*** SUPPLIED MATERIAL ***
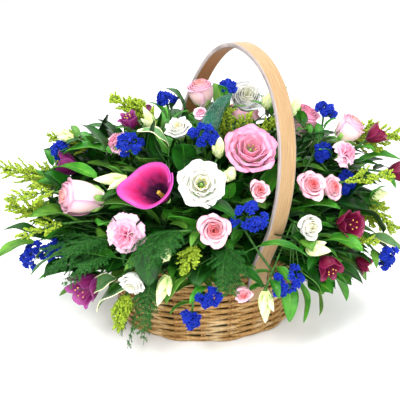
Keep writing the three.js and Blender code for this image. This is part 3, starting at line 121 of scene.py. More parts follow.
class Paint:
    """A node material built by small steps.  UV x runs across a blade and y from its root to its tip.
    The attribute "tone" holds a blade's own tone and how far out of the heart it stands."""

    def __init__(self, name, rough, **sockets):
        self.material = bpy.data.materials.new(name)
        self.material.use_nodes = True
        self.tree = self.material.node_tree
        self.shader = self.tree.nodes["Principled BSDF"]
        self.shader.inputs["Roughness"].default_value = rough
        for socket, value in sockets.items():
            self.shader.inputs[socket.replace("_", " ")].default_value = value
        self.coords = self.node("ShaderNodeTexCoord")
        split = self.node("ShaderNodeSeparateXYZ")
        self.link(self.coords.outputs["UV"], split.inputs[0])
        self.across, self.along = split.outputs[:2]
        tone = self.node("ShaderNodeAttribute", attribute_name="tone")
        split = self.node("ShaderNodeSeparateColor")
        self.link(tone.outputs["Color"], split.inputs[0])
        self.tone, self.depth = split.outputs[:2]

    def node(self, kind, **values):
        node = self.tree.nodes.new(kind)
        for key, value in values.items():
            setattr(node, key, value)
        return node

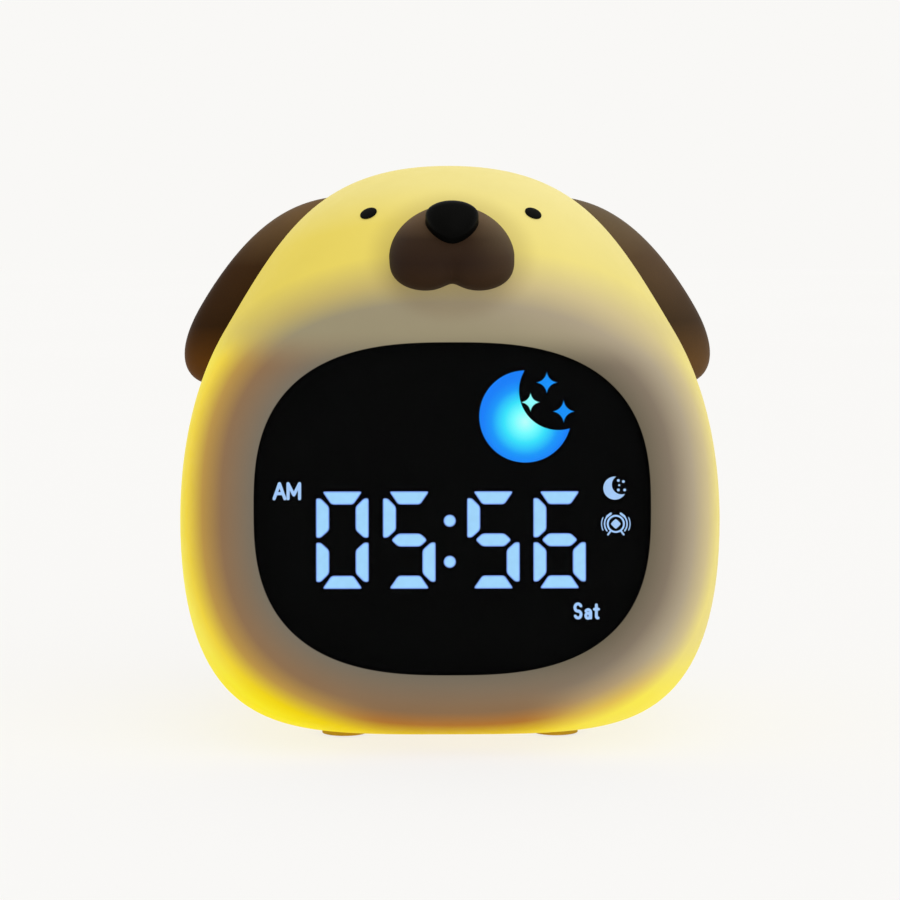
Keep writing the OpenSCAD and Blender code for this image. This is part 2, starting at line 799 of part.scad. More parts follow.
module battery_tray() {
  color(white) difference() {
    union() {
      translate([-23, 3.4, tray_z]) cube([46, 29.8, 6.4]);
      for (s = [-1, 1]) translate([s * 27, 18, tray_z]) {
        cylinder(d = 6, h = 1.6);
        translate([-s * 2.5 - 2.5, -3, 0]) cube([5, 6, 1.6]);
      }
    }
    translate([-21.7, 4.7, tray_z + 1.2]) cube([43.4, 27.2, 8]);
    for (x = [-12, 0, 12]) translate([x - 4, 9, tray_z - 1]) cube([8, 18, 4]);
    translate([14, 2, tray_z + 4]) cube([6, 4, 4]);
    for (s = [-1, 1]) translate([s * 27, 18, tray_z - 1]) cylinder(d = 2.4, h = 4);
  }
}

module tray_screws() {
  color(metal) for (s = [-1, 1]) translate([s * 27, 18, tray_z + 1.6]) screw(1.75, 5, 4, 1.4);
}

module battery_leads() {
  color([0.75, 0.08, 0.06]) for (k = [-0.8, 0.8])
    wire([[17 + k, 5.4, 14.4], [17 + k, 5.4, 17.4], [17.6 + k, 7.4, 20.6], [19.8 + k, 22.6, 31.4],
          [20.4 + k, 25.4, 32.6], [20.4 + k, 31, 32.6]], 1);
}

module speaker_leads() {
  color([0.10, 0.10, 0.10]) for (k = [-0.8, 0.8])
    wire([[4 + k, inner_y - 4.4, 61.5], [4 + k, 33.4, 61.5], [5.4 + k, 30.2, 59.6],
          [11 + k, 25.4, 44.6], [12.4 + k, 25, 41], [12.6 + k, 26.2, 39], [12.6 + k, 31, 39]], 0.9);
}

module display_ribbon() {
  // flat cable from the night light board to the main board
  path = [[-19.6, 38.5], [-15, 38], [-4, 29], [10, 24.5], [22, 28], [28.2, 34], [30.7, 34]];
  t = 0.4;
  side = function(i) let (a = path[max(i - 1, 0)], b = path[min(i + 1, 6)], d = unit(b - a))
    [-d[1], d[0]] * t / 2;
  color(white) translate([-21.5, 0, 0]) rotate([90, 0, 90]) linear_extrude(6)
    polygon(concat([for (i = [0:6]) path[i] + side(i)], [for (i = [6:-1:0]) path[i] - side(i)]));
}

module case_screws() {
  color(metal) four_case() translate([0, 6, 0]) rotate([-90, 0, 0]) screw(2.15, 16, 4.9, 1.9);
}

module rubber_feet() {
  color(black) for (r = [-1, 1]) foot_spots(r) difference() {
    cylinder(d = foot_d, h = base_z + 1.2);
    translate([0, 0, -0.5]) cylinder(d = foot_d - 5, h = 0.9);
  }
}

// ---- face and ears ---------------------------------------------------------

ear_rings = [0.3, 0.55, 0.75, 0.87, 0.95, 0.985, 1];
ear_base_rings = [0.4, 0.75, 1];
ear_steps = 30;

function ear_spot(rho, q) =
  let (c = sign(cos(q)) * pow(abs(cos(q)), 0.85), s = sign(sin(q)) * pow(abs(sin(q)), 0.85))
  let (z = 87.5 + rho * s * (s > 0 ? 18 : 20))
  let (k = (105.5 - z) / 38.3, w = 5 + 8.2 * pow(max(k, 0), 0.7))
  [13.6 + 1.2 * k + rho * c * w, z];

function ear_depth(z, rho) =
  let (k = min(max((105.5 - z) / 38.3, 0), 1))
  0.7 + ear_thick * pow(sin(180 * pow(k, 0.62) * 0.6), 0.9) * pow(max(1 - pow(rho, 6), 0), 0.5);

function ear_ring(rho, lift) =
  [for (i = [0:ear_steps - 1])
    let (p = ear_spot(rho, 360 * i / ear_steps))
    side_point(p[0], p[1], ear_gap + lift * ear_depth(p[1], rho))];

module ear() {
  c = ear_spot(0, 0);
  pad(side_point(c[0], c[1], ear_gap + ear_depth(c[1], 0)),
      [for (r = ear_rings) ear_ring(r, 1)],
      side_point(c[0], c[1], ear_gap),
      [for (r = ear_base_rings) ear_ring(r, 0)]);
  ear_axis(1, ear_stud) {
    translate([0, 0, -3.8]) cylinder(d = 5, h = 6);
    translate([0, 0, -5.2]) cylinder(d = 3.4, h = 2);
  }
  ear_axis(1, ear_pin) translate([0, 0, -2.4]) cylinder(d = 2.4, h = 4.4);
}

module ear_right() {
  color(brown) ear();
}

module ear_left() {
  color(brown) mirror([1, 0, 0]) ear();
}

module ear_lock_washers() {
  color(metal) for (s = [-1, 1]) ear_axis(s, ear_stud) translate([0, 0, -4.3])
    difference() {
      cylinder(d = 8.4, h = 0.5);
      translate([0, 0, -1]) cylinder(d = 3.4, h = 3);
      for (i = [0:5]) rotate([0, 0, 60 * i]) translate([1.5, -0.25, -1]) cube([1.5, 0.5, 3]);
    }
}

muzzle_rings = [0.3, 0.55, 0.74, 0.87, 0.95, 1];
muzzle_base_rings = [0.35, 0.7, 1];
muzzle_steps = 36;
muzzle_z = 95.5;

function muzzle_spot(rho, q) =
  let (c = cos(q), s = sin(q), up = s > 0)
  let (n = up ? 1.73 : 3.34, h = up ? 9.6 : 7.1)
  let (r = pow(pow(abs(c) / muzzle_half, n) + pow(abs(s) / h, n), -1 / n))
  let (cleft = up ? 0 : 1.3 * exp(-pow(c * 5.2, 2)))
  [rho * (r - cleft) * c, muzzle_z + rho * (r - cleft) * s];

function muzzle_depth(p, rho) =
  let (low = min(max((96.5 - p[1]) / 4, 0), 1))
  0.7 + (muzzle_proud - 0.7) * pow(max(1 - pow(rho, 4.5), 0), 0.5)
  * (1 - 0.14 * low * exp(-pow(p[0] / 1.7, 2)));

function muzzle_ring(rho, lift) =
  [for (i = [0:muzzle_steps - 1])
    let (p = muzzle_spot(rho, 360 * i / muzzle_steps))
    [p[0], -front_depth(p[0], p[1]) - 0.15 - lift * muzzle_depth(p, rho), p[1]]];

nose_base = -3;

module nose_frame() {
  translate([0, nose_y, nose_z]) rotate([90 - nose_tilt, 0, 0]) children();
}

function nose_spot(rho, q) =
  let (c = cos(q), s = sin(q), n = s > 0 ? 2 : 1.5, h = s > 0 ? 3.1 : 6)
  let (r = pow(pow(abs(c) / 4.8, n) + pow(abs(s) / h, n), -1 / n))
  [rho * r * c, rho * r * s];

function nose_ring(rho, z) = [for (i = [0:31]) let (p = nose_spot(rho, 360 * i / 32)) [p[0], p[1], z]];

module muzzle() {
  c = [0, muzzle_z];
  f = front_depth(0, muzzle_z) + 0.15;
  color(brown) difference() {
    union() {
      pad([0, -f - muzzle_depth(c, 0), muzzle_z], [for (r = muzzle_rings) muzzle_ring(r, 1)],
          [0, -f, muzzle_z], [for (r = muzzle_base_rings) muzzle_ring(r, 0)]);
      for (p = muzzle_pegs)
        rod(p[0], p[1], -front_depth(p[0], p[1]) - 3, -front_depth(p[0], p[1]) + 4.2, 3);
    }
    nose_frame() translate([0, 0, nose_base]) linear_extrude(12)
      polygon([for (p = nose_ring(1, 0)) [p[0], p[1]]]);
    rod(0, nose_z - 2, -50, -20, 2.5);
  }
}

module nose() {
  color(black) {
    nose_frame() pad([0, 0, 3],
        [nose_ring(0.35, 2.85), nose_ring(0.65, 2.4), nose_ring(0.85, 1.65),
         nose_ring(0.96, 0.75), nose_ring(1, -0.3)],
        [0, 0, nose_base], [nose_ring(1, nose_base)]);
    rod(0, nose_z - 2, nose_y + 1.2, -27.2, 2.4);
  }
}

module eye(s) {
  color(black) along(eye_point(s), eye_normal(s)) {
    translate([0, 0, -3.6]) cylinder(d = 1.6, h = 3.9);
    rotate_extrude($fn = 24) polygon([[0, 0.12], [1.7, 0.12], [1.7, 0.24], [1.5, 0.36], [1, 0.45],
                                      [0, 0.5]]);
  }
}

// ---- parts list ------------------------------------------------------------

front_shell();
rear_shell();
display_lens();
lens_adhesive();
display_mask();
reflector_block();
digit_guides();
picture_guides();
display_board();
display_leds();
board_header();
board_spacers();
night_light_board();
night_light_leds();
display_screws();
rear_panel();
panel_screws();
main_board();
board_screws();
main_chips();
wire_headers();
tap_sensor();
tact_switches();
button_cap(button_x[0]);  // mode_button
plunger(button_x[0]);  // mode_plunger
button_cap(button_x[1]);  // up_button
plunger(button_x[1]);  // up_plunger
button_cap(button_x[2]);  // down_button
plunger(button_x[2]);  // down_plunger
button_cap(button_x[3]);  // light_button
plunger(button_x[3]);  // light_plunger
button_cap(button_x[4]);  // sound_button
plunger(button_x[4]);  // sound_plunger
power_switch_body();
power_switch_knob();
usb_shell();
usb_tongue();
speaker_frame();
speaker_magnet();
speaker_cone();
speaker_clamp();
speaker_screws();
battery_cell();
battery_tray();
tray_screws();
battery_leads();
speaker_leads();
display_ribbon();
case_screws();
rubber_feet();
ear_left();
ear_right();
ear_lock_washers();
muzzle();
nose();
eye(-1);  // eye_left
eye(1);  // eye_right
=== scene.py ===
import math

import bmesh
import bpy
import numpy as np
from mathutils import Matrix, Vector


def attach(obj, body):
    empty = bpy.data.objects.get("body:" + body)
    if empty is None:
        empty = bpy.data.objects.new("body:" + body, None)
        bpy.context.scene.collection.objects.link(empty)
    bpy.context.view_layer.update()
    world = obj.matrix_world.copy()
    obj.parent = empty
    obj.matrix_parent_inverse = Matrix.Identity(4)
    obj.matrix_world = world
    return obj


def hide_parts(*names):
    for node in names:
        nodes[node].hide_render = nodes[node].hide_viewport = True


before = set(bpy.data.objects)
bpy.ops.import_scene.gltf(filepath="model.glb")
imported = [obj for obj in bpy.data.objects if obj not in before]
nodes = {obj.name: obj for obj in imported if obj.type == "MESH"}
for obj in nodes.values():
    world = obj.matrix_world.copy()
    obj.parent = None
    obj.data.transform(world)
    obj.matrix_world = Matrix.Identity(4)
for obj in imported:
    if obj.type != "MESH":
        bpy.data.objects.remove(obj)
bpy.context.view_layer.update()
MM = 0.001
FRONT, REAR = -1, 1

# ---- the housing's curves, in mm -----------------------------------------------
# They follow the part's source, but BASE is 0.5 above the solids' underside, where the photo's
# bottom line is, and REAR_LIMIT is 0.15 less, which keeps the rear face inside the solids.
TALL, HALF, WAIST, BASE, WALL = 112.5, 53.7, 42.3, 1.7, 2.4
FACE_Y, LENS_Z, TILT = 42.1, 47.6, math.radians(5)
LENS_A, LENS_B, LENS_N = 37.6, 31.5, 2.72
# Plan section: its exponent, the limit of its depth and how sharply it bends at the limit.
# The front goes from FRONT_N below the waist to CROWN_N at the top, and its limit leans back
# with the window from FRONT_LIMIT at LIMIT_Z.
FRONT_N, CROWN_N, FRONT_LIMIT, LIMIT_Z, FRONT_SHARP = 3.4, 2.0, 42.5, 46, 18
REAR_N, REAR_FLAT, REAR_LIMIT, REAR_SHARP = 2.8, 0.95, 44.65, 14
CURVES = np.array([
    [[22.5, BASE], [HALF - 17.7, BASE], [HALF, 4], [HALF, WAIST]],
    [[HALF, WAIST], [HALF, 64.7], [HALF - 6.8, 76.4], [HALF - 8.9, 80]],
    [[HALF - 8.9, 80], [HALF - 20.3, 99.55], [25.8, TALL], [0, TALL]],
])


def profile(v):
    """Half width and height along the outline, v from 0 at the underside to 3 at the crown."""
    v = np.asarray(v, float)
    k = np.clip(v.astype(int), 0, 2)
    t = (v - k)[..., None]
    p = CURVES[k]
    return (
        (1 - t) ** 3 * p[..., 0, :]
        + 3 * (1 - t) ** 2 * t * p[..., 1, :]
        + 3 * (1 - t) * t * t * p[..., 2, :]
        + t**3 * p[..., 3, :]
    )


OUTLINE = profile(np.linspace(0, 3, 4001))


def half_at(z):
    return np.interp(z, OUTLINE[:, 1], OUTLINE[:, 0])


def soft(y, limit, k):
    """y, bent smoothly so that it never passes the limit."""
    return y * (1 + np.abs(y / limit) ** k) ** (-1 / k)


def section(side, a, z):
    """Exponent, half depth, limit and sharpness of the plan section with half width a."""
    if side == FRONT:
        n = FRONT_N - (FRONT_N - CROWN_N) * np.clip((z - WAIST) / (TALL - WAIST), 0, None) ** 1.5
        return n, a, FRONT_LIMIT - (z - LIMIT_Z) * math.tan(TILT), FRONT_SHARP
    return REAR_N, REAR_FLAT * a, REAR_LIMIT, REAR_SHARP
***
» **WORK TO DO**
Show all lines from the listing above in which "before" appears.

» **RESPONSE**
before = set(bpy.data.objects)
imported = [obj for obj in bpy.data.objects if obj not in before]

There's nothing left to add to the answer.